Sabtu, 11 April 2015

Rantau 5 : Nilai Kebermanfaatan yang Sering Disepelekan

Memasuki dunia mahasiswa tentu belum cukup jika belum membahas tentang aktivitas mereka yang dekat dengan kata ‘sibuk’. Dunia kampus yang membuat raga yang tak ingin hanya berdiam diri, tawaran aktivitas dari berbagai kelembagaan kampus yang memanggil-manggil untuk disinggahi. Apalagi, semangat para mahasiswa baru yang masih segar dan belum sesak oleh polusi tuntutan kampus yang kian hari semakin menjadi-jadi. 



Pernah gak sih terlintas jika kesibukan kita di dunia kampus membuat kita sedikit berbangga diri? Tentu kesibukan di luar sibuknya tuntutan akademik maksud saya. Merasa keren, pamer sani sini bahwa sedang sibuk mengurusi ini itu. Merasa dirinya lebih dari yang lain karena menganggap dirinya lebih banyak kegiatan, sibuk. Ya, terkadang kesibukan dianggap sesuatu yang pantas untuk dipamerkan. Apalagi di dunia sosial media saat ini. Lucu juga, sibuk kok bangga? Walaupun memang kesibukan lebih yang Allah berikan perlu disyukuri, karena sesungguhnya dengan hadirnya kesibukan dalam kebaikan adalah tanda bahwa Allah tidak ingin hambaNya berada dalam waktu luang yang berpeluang menjauhkan diri pada Allah swt dengan perbuatan-perbuatan maksiat.

Melihat kondisi seperti ini, sedikit bisa menyimpulkan bahwa sesungguhnya kesibukan diri belum tentu berbanding lurus dengan kebermanfaatan diri yang ditimbulkan bagi sekitar kita.
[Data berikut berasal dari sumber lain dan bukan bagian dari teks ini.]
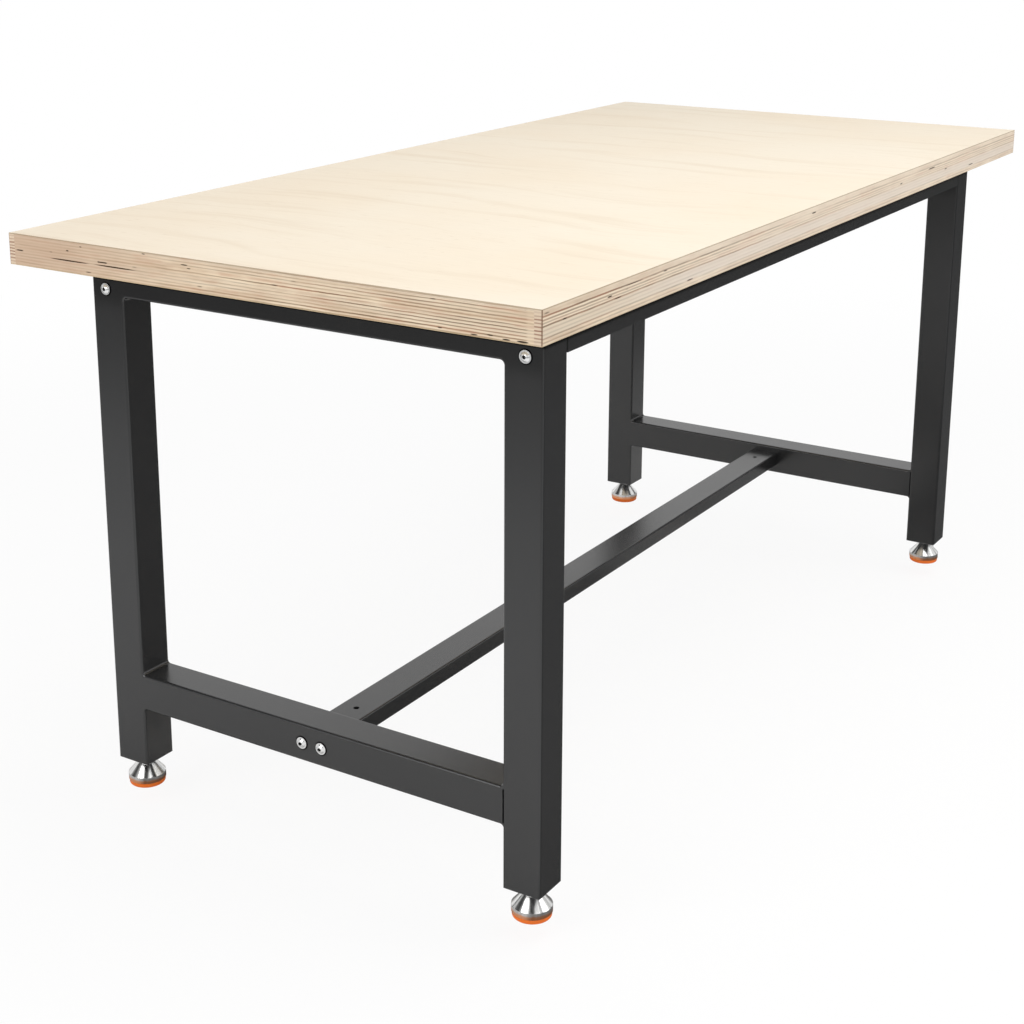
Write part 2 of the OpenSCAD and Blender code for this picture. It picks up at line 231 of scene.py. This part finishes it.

Misal, mungkin ada mahasiswa yang setiap hari pergi pukul 6 pagi, pulang pukul 8 malam. Apakah menjamin jika kesibukannya itu bisa lebih membuat dirinya bermanfaat? Belum tentu kan?

Apakah seorang wanita kantoran bisa dikatakan lebih bermanfaat dibanding dengan ibu rumah tangga yang  sepanjang hari hanya berdiam diri di rumah? Apakah dapat dikatakan bahwa ibu rumah tangga lebih bermanfaat dibanding wanita kantoran karena sepanjang hari ia ada di rumah? Belum tentu!

Memang sangat sulit menentukan parameter kebermanfaatan Akumulasi waktu yang digunakan untuk mengerjakan sesuatu sehingga menjadikannya sebuah kesibukan belum tentu menjamin berkualitasnya waktu yang kita gunakan.

Jadi, mana sebenarnya yang lebih penting? Menjadi manusia dengan status kesibukan yang sangat melekat pada diri kita? Atau menjadi manusia yang bermanfaat bagi sesama? Tentu, menjadi manusia yang bermanfaat lebih utama dan adalah sebaik-baik manusia.

Diriwayatkan dari Jabir berkata,”Rasulullah Shallallahualaihiwassalam bersabda,’Orang beriman itu bersikap ramah dan tidak ada kebaikan bagi seorang yang tidak bersikap ramah. Dan sebaik-baik manusia adalah orang yang paling bermanfaat bagi manusia.” (HR. Thabrani dan Daruquthni)

Hal yang sangat dirugikan bahwa, ketika kesibukan kita mengerjakan aktivitas keduniaan dapat melalaikan dan lupa dengan kewajiban kita terhadap Allah swt. Dan pada akhirnya, bukan kesibukanlah yang dapat menentukan kualitas diri kita. Tapi sejauh mana kesibukan-kesibukan itu mampu membuat diri kita lebih bermanfaat bagi orang lain.